WRITTEN TASK:
Nothing should be output except the lines from the one containing "motor_rotor();" through the one containing "cad_parts[obj.name] = obj", both ends included, each repeated exactly.

DATASET EXCERPTS:

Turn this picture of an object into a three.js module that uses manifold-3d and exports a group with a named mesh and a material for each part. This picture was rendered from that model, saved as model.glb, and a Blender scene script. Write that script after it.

...

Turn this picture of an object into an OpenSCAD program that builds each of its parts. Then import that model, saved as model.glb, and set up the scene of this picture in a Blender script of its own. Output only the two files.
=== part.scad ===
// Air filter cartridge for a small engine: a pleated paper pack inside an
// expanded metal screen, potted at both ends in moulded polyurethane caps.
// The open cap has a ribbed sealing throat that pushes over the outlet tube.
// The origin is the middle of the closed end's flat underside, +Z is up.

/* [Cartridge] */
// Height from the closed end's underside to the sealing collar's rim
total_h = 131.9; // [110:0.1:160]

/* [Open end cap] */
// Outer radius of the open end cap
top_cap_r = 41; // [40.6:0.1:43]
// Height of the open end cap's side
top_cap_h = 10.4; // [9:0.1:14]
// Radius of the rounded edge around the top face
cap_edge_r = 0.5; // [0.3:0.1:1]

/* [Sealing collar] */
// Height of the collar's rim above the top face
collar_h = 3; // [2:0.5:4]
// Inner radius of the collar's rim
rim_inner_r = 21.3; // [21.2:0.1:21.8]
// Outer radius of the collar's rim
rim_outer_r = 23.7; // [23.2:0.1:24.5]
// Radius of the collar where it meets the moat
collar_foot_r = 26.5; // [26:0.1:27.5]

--

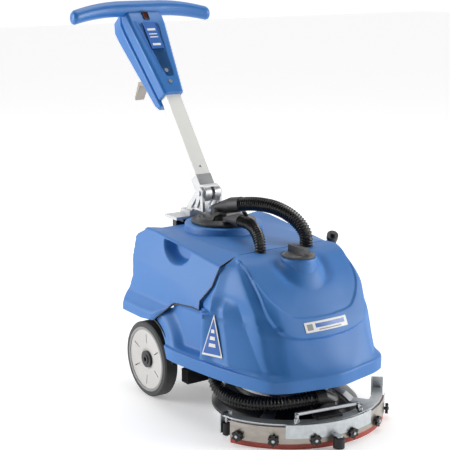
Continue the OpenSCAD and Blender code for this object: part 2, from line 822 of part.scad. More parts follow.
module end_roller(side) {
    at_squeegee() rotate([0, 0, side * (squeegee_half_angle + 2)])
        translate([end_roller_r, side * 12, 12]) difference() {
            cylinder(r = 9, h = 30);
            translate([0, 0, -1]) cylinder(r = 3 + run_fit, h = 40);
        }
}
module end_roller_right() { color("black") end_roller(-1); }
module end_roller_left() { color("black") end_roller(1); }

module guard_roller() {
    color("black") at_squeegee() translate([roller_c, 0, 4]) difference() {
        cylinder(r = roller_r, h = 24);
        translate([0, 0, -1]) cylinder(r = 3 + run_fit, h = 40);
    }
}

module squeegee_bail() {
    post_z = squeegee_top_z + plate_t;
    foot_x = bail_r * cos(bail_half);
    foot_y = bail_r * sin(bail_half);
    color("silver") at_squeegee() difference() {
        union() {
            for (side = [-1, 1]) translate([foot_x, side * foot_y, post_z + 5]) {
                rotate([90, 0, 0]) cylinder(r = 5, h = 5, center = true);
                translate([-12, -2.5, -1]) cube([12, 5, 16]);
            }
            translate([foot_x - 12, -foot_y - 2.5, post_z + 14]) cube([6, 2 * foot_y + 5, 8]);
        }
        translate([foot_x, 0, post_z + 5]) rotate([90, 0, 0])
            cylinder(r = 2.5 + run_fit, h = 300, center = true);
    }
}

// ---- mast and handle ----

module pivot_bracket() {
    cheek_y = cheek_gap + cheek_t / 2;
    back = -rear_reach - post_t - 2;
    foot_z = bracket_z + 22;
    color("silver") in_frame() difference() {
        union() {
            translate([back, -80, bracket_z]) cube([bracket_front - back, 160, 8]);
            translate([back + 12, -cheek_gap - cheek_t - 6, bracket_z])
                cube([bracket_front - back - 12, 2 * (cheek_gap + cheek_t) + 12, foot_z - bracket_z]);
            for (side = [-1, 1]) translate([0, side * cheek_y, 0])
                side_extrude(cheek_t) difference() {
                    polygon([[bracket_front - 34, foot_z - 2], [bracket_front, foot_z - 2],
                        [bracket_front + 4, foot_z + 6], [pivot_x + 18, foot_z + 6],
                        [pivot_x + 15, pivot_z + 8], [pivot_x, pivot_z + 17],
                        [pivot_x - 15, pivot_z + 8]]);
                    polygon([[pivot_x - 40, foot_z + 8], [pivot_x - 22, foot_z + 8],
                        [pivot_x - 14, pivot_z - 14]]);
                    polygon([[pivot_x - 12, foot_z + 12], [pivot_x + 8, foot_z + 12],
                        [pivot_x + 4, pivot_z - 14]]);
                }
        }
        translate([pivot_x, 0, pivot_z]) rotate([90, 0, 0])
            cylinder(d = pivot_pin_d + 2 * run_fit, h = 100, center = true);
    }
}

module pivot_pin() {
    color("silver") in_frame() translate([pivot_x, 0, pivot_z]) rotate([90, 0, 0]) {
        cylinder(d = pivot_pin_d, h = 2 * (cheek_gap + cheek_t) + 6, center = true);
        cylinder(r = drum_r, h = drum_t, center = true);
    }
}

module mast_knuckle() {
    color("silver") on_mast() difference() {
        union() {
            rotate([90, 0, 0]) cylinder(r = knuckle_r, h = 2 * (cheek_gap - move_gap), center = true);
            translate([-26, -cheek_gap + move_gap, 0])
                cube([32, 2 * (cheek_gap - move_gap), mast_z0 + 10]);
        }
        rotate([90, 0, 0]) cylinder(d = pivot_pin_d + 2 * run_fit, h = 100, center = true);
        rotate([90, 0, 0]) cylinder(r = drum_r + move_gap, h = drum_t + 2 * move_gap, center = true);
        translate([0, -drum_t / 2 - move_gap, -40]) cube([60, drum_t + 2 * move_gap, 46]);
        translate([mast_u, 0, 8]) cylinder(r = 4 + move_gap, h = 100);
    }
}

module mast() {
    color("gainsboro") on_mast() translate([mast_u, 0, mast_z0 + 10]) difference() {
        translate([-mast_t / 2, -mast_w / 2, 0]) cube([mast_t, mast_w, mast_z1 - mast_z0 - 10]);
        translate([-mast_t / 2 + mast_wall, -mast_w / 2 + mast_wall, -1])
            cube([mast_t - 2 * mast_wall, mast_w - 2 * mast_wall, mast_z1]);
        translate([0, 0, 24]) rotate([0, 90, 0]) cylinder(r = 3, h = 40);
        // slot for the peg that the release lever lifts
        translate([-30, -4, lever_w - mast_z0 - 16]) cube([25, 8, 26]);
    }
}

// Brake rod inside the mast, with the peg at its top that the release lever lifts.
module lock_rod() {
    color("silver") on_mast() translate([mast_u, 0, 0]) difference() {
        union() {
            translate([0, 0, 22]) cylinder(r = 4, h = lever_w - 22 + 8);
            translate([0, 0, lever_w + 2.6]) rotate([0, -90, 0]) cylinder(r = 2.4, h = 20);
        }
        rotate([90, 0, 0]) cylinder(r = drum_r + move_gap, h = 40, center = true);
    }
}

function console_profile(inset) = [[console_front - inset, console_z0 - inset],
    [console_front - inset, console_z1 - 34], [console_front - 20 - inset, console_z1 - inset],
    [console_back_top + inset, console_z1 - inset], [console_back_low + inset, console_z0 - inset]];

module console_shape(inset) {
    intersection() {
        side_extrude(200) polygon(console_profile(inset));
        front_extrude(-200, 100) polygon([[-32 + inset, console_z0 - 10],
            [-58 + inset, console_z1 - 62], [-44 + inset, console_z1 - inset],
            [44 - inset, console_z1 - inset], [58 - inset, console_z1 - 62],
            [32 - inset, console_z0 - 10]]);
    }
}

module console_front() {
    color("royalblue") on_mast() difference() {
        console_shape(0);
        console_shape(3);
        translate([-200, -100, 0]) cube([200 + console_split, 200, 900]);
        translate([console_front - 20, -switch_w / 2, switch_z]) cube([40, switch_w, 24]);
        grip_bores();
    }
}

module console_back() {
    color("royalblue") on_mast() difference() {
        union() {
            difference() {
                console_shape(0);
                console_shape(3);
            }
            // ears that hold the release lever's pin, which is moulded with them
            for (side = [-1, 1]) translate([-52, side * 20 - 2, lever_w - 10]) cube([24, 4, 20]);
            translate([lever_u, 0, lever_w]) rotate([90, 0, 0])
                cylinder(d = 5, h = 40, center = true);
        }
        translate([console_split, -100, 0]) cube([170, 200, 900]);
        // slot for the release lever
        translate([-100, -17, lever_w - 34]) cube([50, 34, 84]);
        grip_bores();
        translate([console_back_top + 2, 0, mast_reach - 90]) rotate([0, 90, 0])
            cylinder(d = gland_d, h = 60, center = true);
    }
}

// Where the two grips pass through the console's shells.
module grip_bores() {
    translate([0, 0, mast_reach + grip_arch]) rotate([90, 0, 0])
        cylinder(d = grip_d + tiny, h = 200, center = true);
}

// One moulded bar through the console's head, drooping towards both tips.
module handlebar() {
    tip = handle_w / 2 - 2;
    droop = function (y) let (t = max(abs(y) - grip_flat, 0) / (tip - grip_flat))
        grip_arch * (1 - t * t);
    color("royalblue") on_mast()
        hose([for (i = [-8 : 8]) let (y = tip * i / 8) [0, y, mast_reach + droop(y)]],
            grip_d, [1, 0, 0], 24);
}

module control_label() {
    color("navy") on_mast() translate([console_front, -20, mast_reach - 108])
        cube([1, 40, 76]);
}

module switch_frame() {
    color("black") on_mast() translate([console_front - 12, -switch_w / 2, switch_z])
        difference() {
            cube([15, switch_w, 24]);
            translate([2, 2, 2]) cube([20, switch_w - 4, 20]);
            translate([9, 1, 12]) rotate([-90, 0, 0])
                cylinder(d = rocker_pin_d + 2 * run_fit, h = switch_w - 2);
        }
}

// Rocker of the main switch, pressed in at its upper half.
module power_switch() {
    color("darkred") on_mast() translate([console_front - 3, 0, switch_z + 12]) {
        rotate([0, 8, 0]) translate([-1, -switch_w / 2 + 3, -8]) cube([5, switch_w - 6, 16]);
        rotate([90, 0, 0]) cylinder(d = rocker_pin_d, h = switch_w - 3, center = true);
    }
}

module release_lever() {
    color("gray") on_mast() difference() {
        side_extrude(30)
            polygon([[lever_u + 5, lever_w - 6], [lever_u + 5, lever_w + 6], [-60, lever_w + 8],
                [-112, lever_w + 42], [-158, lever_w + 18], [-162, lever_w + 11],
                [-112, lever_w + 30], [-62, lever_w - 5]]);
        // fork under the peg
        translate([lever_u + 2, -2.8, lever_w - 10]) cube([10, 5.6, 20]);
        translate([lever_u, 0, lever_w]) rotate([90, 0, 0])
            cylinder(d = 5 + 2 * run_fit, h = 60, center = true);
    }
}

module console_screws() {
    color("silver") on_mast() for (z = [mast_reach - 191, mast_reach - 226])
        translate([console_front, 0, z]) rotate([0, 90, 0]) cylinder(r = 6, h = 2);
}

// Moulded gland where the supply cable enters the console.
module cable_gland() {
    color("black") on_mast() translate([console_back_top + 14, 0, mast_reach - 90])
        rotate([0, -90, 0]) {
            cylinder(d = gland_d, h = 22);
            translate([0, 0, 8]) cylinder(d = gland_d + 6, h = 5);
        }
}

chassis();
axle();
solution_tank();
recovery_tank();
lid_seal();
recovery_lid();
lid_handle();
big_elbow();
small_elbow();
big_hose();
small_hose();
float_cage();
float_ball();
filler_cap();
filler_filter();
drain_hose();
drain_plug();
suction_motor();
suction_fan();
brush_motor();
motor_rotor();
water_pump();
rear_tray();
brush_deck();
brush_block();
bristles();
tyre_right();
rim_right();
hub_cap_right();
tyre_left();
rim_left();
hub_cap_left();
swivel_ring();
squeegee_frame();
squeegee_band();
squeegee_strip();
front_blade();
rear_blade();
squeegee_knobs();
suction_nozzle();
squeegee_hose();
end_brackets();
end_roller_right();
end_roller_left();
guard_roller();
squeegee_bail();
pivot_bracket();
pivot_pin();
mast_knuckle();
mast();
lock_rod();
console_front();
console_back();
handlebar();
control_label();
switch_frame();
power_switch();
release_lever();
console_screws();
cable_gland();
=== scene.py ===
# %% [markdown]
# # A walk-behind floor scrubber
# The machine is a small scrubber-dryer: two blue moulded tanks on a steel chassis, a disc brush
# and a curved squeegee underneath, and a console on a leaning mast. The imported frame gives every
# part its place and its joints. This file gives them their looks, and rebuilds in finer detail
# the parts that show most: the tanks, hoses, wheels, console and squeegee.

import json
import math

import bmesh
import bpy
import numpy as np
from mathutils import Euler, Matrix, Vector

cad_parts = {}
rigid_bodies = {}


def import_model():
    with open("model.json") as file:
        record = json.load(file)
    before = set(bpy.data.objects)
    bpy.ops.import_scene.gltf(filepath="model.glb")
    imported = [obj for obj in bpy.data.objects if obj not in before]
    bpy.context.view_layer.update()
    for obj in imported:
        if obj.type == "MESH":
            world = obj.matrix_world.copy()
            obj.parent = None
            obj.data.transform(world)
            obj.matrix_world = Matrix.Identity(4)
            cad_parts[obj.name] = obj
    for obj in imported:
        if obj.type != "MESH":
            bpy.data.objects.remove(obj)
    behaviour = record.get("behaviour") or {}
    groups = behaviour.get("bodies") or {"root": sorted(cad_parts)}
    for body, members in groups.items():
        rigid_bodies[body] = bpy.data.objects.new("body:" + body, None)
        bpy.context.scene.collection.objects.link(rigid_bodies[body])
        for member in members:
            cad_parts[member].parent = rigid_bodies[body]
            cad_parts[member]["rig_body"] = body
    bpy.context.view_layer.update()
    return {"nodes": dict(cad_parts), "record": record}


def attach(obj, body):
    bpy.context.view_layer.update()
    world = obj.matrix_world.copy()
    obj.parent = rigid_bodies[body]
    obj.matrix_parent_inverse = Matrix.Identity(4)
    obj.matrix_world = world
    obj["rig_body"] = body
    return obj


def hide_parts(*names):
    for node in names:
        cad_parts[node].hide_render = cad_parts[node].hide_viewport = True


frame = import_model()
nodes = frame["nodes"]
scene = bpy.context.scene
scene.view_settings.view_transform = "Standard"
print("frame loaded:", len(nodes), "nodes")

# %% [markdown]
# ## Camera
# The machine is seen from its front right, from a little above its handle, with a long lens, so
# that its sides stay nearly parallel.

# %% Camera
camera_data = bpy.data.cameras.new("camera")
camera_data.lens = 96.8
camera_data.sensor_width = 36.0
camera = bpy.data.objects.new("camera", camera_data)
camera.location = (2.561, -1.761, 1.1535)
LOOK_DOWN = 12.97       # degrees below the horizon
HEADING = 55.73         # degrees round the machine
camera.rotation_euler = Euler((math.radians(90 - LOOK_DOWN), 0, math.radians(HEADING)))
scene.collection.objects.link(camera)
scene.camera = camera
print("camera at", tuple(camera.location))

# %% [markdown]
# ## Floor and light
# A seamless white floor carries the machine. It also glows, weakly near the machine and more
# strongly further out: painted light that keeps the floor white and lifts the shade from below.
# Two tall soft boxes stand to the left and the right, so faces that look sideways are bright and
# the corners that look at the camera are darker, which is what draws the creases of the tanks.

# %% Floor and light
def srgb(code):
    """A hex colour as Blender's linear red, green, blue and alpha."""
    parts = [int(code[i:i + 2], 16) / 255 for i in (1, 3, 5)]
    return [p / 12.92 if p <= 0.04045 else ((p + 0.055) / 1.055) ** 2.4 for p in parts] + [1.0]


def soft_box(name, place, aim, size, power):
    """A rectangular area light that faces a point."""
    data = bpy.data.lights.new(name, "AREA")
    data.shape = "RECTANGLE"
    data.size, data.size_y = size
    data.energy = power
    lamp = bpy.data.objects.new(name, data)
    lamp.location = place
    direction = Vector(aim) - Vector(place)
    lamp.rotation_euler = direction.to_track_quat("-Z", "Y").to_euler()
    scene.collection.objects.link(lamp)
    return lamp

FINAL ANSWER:
motor_rotor();
water_pump();
rear_tray();
brush_deck();
brush_block();
bristles();
tyre_right();
rim_right();
hub_cap_right();
tyre_left();
rim_left();
hub_cap_left();
swivel_ring();
squeegee_frame();
squeegee_band();
squeegee_strip();
front_blade();
rear_blade();
squeegee_knobs();
suction_nozzle();
squeegee_hose();
end_brackets();
end_roller_right();
end_roller_left();
guard_roller();
squeegee_bail();
pivot_bracket();
pivot_pin();
mast_knuckle();
mast();
lock_rod();
console_front();
console_back();
handlebar();
control_label();
switch_frame();
power_switch();
release_lever();
console_screws();
cable_gland();
=== scene.py ===
# %% [markdown]
# # A walk-behind floor scrubber
# The machine is a small scrubber-dryer: two blue moulded tanks on a steel chassis, a disc brush
# and a curved squeegee underneath, and a console on a leaning mast. The imported frame gives every
# part its place and its joints. This file gives them their looks, and rebuilds in finer detail
# the parts that show most: the tanks, hoses, wheels, console and squeegee.

import json
import math

import bmesh
import bpy
import numpy as np
from mathutils import Euler, Matrix, Vector

cad_parts = {}
rigid_bodies = {}


def import_model():
    with open("model.json") as file:
        record = json.load(file)
    before = set(bpy.data.objects)
    bpy.ops.import_scene.gltf(filepath="model.glb")
    imported = [obj for obj in bpy.data.objects if obj not in before]
    bpy.context.view_layer.update()
    for obj in imported:
        if obj.type == "MESH":
            world = obj.matrix_world.copy()
            obj.parent = None
            obj.data.transform(world)
            obj.matrix_world = Matrix.Identity(4)
            cad_parts[obj.name] = obj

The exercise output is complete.